The time period to be audited coincides with a “funding debacle,” as program specialist David Penn called it, that occurred at the end of fiscal year 2016. The Legacy Land program’s previous administrator left in late 2015. The department’s failure to fill her position in a timely manner resulted in contracts for three non-state projects that had been approved in 2015 (except for the Ka Iwi coast lands) not being completed in time to encumber more than $2.2 million. Funds came or will come from subsequent appropriations. As a result, only $800,000 was available for projects this year.
Gov. David Ige had not signed the bill as of press time.
In his proposed budget, House Bill 100, Ige requested that the Legacy Lands program be reimbursed the $2.2 million that had lapsed, and be granted $1.7 million in additional funds. The legislature “did not concur” in its final version of the bill.
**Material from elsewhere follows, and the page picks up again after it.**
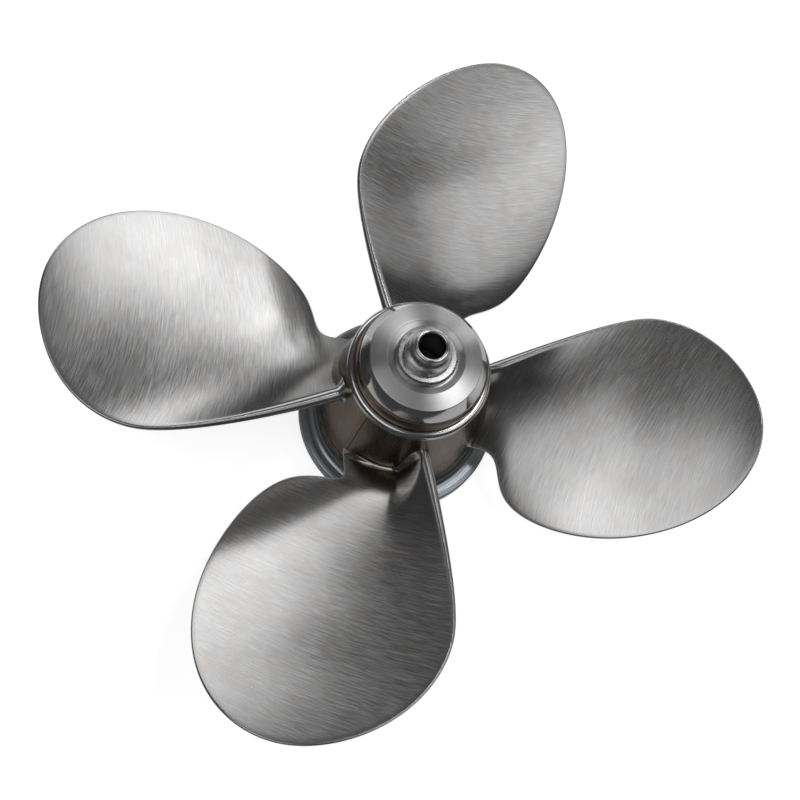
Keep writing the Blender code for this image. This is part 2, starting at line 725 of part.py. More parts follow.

The Legislature did, however, appropriate $1 million to DOFAW — which didn’t ask for it — for the acquisition of potential `elepaio habitat at Paiko Ridge that has been targeted for development. It also appropriated nearly $24 million in capital improvement project funds for agricultural land acquisitions in North-Central O`ahu by the state Agribusiness Development Corporation.
Bills that would have increased the amount of money going into the Legacy Conservation Fund — HB 69, 221, and 1570 — all passed first reading, but ultimately failed.